Budgets usually sound like something you skim past on the news while scrolling reels. But Budget Bill 2026 lands a little differently. It feels less like a spreadsheet dump and more like a storyline that’s trying to speak to a generation stuck between ambition and anxiety. From jobs and startups to education, infrastructure, and sustainability, the plot is clearly written with “future India” in mind. The question is whether the script actually delivers or just promises a sequel.

At its core, this budget feels like a coming-of-age story for the country. India is no longer positioning itself as “the next big thing” but as a country that wants to act like it already is one. That confidence shows up in the tone, less defensive, more assertive. For the youth, that confidence is exciting, but it also raises expectations.

The Plot Thickens: Growth, Grit, and Ground Reality

Every good plot has tension, and here it’s the classic growth versus ground reality debate. The bill leans heavily into long-term growth—think infrastructure push, digital expansion, and manufacturing strength. The idea is simple: build now so the payoff comes later. It’s like hitting the gym for gains you won’t see for months. Sensible, yes. Easy, no.

What makes the plot interesting is how it tries to balance aspiration with caution. There’s a visible attempt to keep fiscal discipline while still spending on big dreams. For young Indians who want stability but also opportunity, this balancing act matters. Nobody wants a flashy promise that collapses under pressure. At the same time, playing it too safe can feel like missed chances in a fast-moving world.

Reading Between the Lines on Jobs and Skills

If there’s one subplot every young Indian zooms into, it’s jobs. The bill talks more about skill-building, employability, and ecosystem creation than instant job creation. That’s a mature approach, but it can feel distant if you’re actively hunting for work right now.

The language suggests that the government wants the youth to be creators, not just applicants. Startups, innovation, and self-reliance are recurring themes. This is inspiring, no doubt. But inspiration needs infrastructure, accessible credit, mentorship, and real market support. Otherwise, it risks sounding like motivational poster energy rather than policy with punch.

The Positives That Actually Click

What’s genuinely likable is the forward-looking vibe. The bill doesn’t feel stuck in the past. There’s an understanding that India’s demographic advantage only works if young people are healthy, skilled, and digitally fluent. The continued focus on technology, sustainability, and urban development shows awareness of global trends and local needs.

Another positive is the attempt to simplify systems. Less friction, more transparency, and smoother compliance are ideas that resonate with a generation used to one-click solutions. When governance feels less intimidating, participation automatically goes up, especially among first-time entrepreneurs and professionals.

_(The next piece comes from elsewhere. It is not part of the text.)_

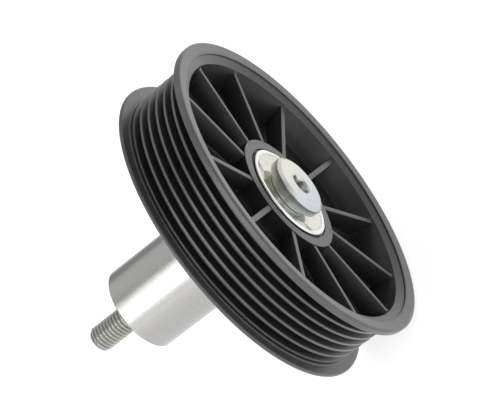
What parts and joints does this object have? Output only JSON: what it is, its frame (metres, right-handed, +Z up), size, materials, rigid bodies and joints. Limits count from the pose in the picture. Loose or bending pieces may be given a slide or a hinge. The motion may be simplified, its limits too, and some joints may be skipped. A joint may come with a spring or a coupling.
{
  "type": "ribbed belt idler pulley",
  "caption": "Grooved black nylon idler pulley with spokes on a sealed ball bearing, held by a long round spacer and a through bolt with a hexagon socket.",
  "frame": {"origin": "on the pulley's axis, in the plane of the spacer's end face, which seats on the engine", "axes": "+Y along the axis towards the engine, the way the bolt's thread points; -Y towards the bolt's head; +Z up; +X to the right when looking along +Y"},
  "size_m": [0.1212, 0.098, 0.1212],
  "materials": {
    "nylon": "moulded black glass-filled nylon, satin",
    "zinc_plate": "bright zinc-plated steel, slightly creamy",
    "aluminium": "fine-turned aluminium",
    "bearing_steel": "ground and polished bearing steel",
    "pressed_steel": "pressed mild steel sheet, matt",
    "seal_rubber": "black nitrile rubber"
  },
  "bodies": {
    "root": {"bearing_inner_ring": "bearing_steel", "dust_cap": "zinc_plate", "bolt": "zinc_plate", "spacer": "aluminium"},
    "rotor": {"pulley": "nylon", "bearing_outer_ring": "bearing_steel", "bearing_seal_front": "seal_rubber", "bearing_seal_rear": "seal_rubber"},
    "cage": {"cage_half_front": "pressed_steel", "cage_half_rear": "pressed_steel", "cage_rivet_1": "pressed_steel", "cage_rivet_2": "pressed_steel", "cage_rivet_3": "pressed_steel", "cage_rivet_4": "pressed_steel", "cage_rivet_5": "pressed_steel", "cage_rivet_6": "pressed_steel", "cage_rivet_7": "pressed_steel", "cage_rivet_8": "pressed_steel"},
    "ball_1": {"ball_1": "bearing_steel"},
    "ball_2": {"ball_2": "bearing_steel"},
    "ball_3": {"ball_3": "bearing_steel"},
    "ball_4": {"ball_4": "bearing_steel"},
    "ball_5": {"ball_5": "bearing_steel"},
    "ball_6": {"ball_6": "bearing_steel"},
    "ball_7": {"ball_7": "bearing_steel"},
    "ball_8": {"ball_8": "bearing_steel"}
  },
  "joints": [
    {"name": "pulley_spin", "type": "hinge", "parent": "root", "child": "rotor", "pos_m": [0, -0.06405, 0], "axis": [0, 1, 0], "continuous": true},
    {"name": "cage_orbit", "type": "hinge", "parent": "root", "child": "cage", "pos_m": [0, -0.06405, 0], "axis": [0, 1, 0], "continuous": true},
    {"name": "ball_1_roll", "type": "hinge", "parent": "cage", "child": "ball_1", "pos_m": [0.01425, -0.06405, 0], "axis": [0, 1, 0], "continuous": true},
    {"name": "ball_2_roll", "type": "hinge", "parent": "cage", "child": "ball_2", "pos_m": [0.01008, -0.06405, 0.01008], "axis": [0, 1, 0], "continuous": true},
    {"name": "ball_3_roll", "type": "hinge", "parent": "cage", "child": "ball_3", "pos_m": [0, -0.06405, 0.01425], "axis": [0, 1, 0], "continuous": true},
    {"name": "ball_4_roll", "type": "hinge", "parent": "cage", "child": "ball_4", "pos_m": [-0.01008, -0.06405, 0.01008], "axis": [0, 1, 0], "continuous": true},
    {"name": "ball_5_roll", "type": "hinge", "parent": "cage", "child": "ball_5", "pos_m": [-0.01425, -0.06405, 0], "axis": [0, 1, 0], "continuous": true},
    {"name": "ball_6_roll", "type": "hinge", "parent": "cage", "child": "ball_6", "pos_m": [-0.01008, -0.06405, -0.01008], "axis": [0, 1, 0], "continuous": true},
    {"name": "ball_7_roll", "type": "hinge", "parent": "cage", "child": "ball_7", "pos_m": [0, -0.06405, -0.01425], "axis": [0, 1, 0], "continuous": true},
    {"name": "ball_8_roll", "type": "hinge", "parent": "cage", "child": "ball_8", "pos_m": [0.01008, -0.06405, -0.01008], "axis": [0, 1, 0], "continuous": true}
  ],
  "couplings": [
    {"joint": "cage_orbit", "follows": "pulley_spin", "ratio": 0.61837},
    {"joint": "ball_1_roll", "follows": "pulley_spin", "ratio": 1.9937},
    {"joint": "ball_2_roll", "follows": "pulley_spin", "ratio": 1.9937},
    {"joint": "ball_3_roll", "follows": "pulley_spin", "ratio": 1.9937},
    {"joint": "ball_4_roll", "follows": "pulley_spin", "ratio": 1.9937},
    {"joint": "ball_5_roll", "follows": "pulley_spin", "ratio": 1.9937},
    {"joint": "ball_6_roll", "follows": "pulley_spin", "ratio": 1.9937},
    {"joint": "ball_7_roll", "follows": "pulley_spin", "ratio": 1.9937},
    {"joint": "ball_8_roll", "follows": "pulley_spin", "ratio": 1.9937}
  ]
}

There’s also a subtle but important push toward regional balance. Growth isn’t being framed as a metro-only story, and that matters to young people from smaller cities who don’t want success to require relocation.

Where the Negatives Start to Show

Now for the part that doesn’t hit as hard, in a good way. The biggest downside is the patience it demands. A lot of benefits are long-term, which is fine in theory, but tough when inflation, rent, and daily expenses feel very present. For students and early-career professionals, relief that feels abstract doesn’t always translate into confidence.

Another concern is execution. Indian youth have heard great plans before. The skepticism isn’t about intent; it’s about delivery. Will timelines stretch? Will benefits reach beyond press releases? The bill assumes strong implementation, and that’s where trust becomes the real currency.

What’s Likable Versus What’s Not

What’s likable is the ambition without panic. The bill doesn’t scream crisis mode, and that calmness is reassuring. It treats the youth as stakeholders, not just beneficiaries. The emphasis on innovation, sustainability, and global competitiveness aligns well with how young Indians see themselves today, local at heart, global in mindset.

What’s not so likable is the lack of instant relatability in some areas. When policies sound too macro, they lose emotional connection. Youth engagement thrives on clarity and visibility. If the impact isn’t easy to see or feel, enthusiasm fades quickly.

A Youth Take on the Bigger Picture

From a 25-year-old’s lens, this bill feels like a serious attempt to grow up responsibly. It’s not flashy populism, and it’s not cold technocracy either. It sits somewhere in the middle, trying to be practical while still dreaming big.

The real test will be communication. Young people don’t just want policies; they want to understand them. Break it down, show progress, and own mistakes if they happen. That transparency can turn cautious optimism into real trust.

Final Scene: Hope, With a Side of Caution

The Budget Bill 2026 isn’t a mass-appeal blockbuster. It’s more of a slow-burn drama with strong intent and layered storytelling. For the youth, it offers hope, direction, and a sense that the future is being planned with them in mind. But hope needs follow-through, and direction needs milestones.

If the promises translate into action, this budget could age well. If not, it risks being remembered as another well-written script that never fully made it to the screen. For now, the audience is watching, curious, critical, and quietly hopeful.

5/5 - Thank You!!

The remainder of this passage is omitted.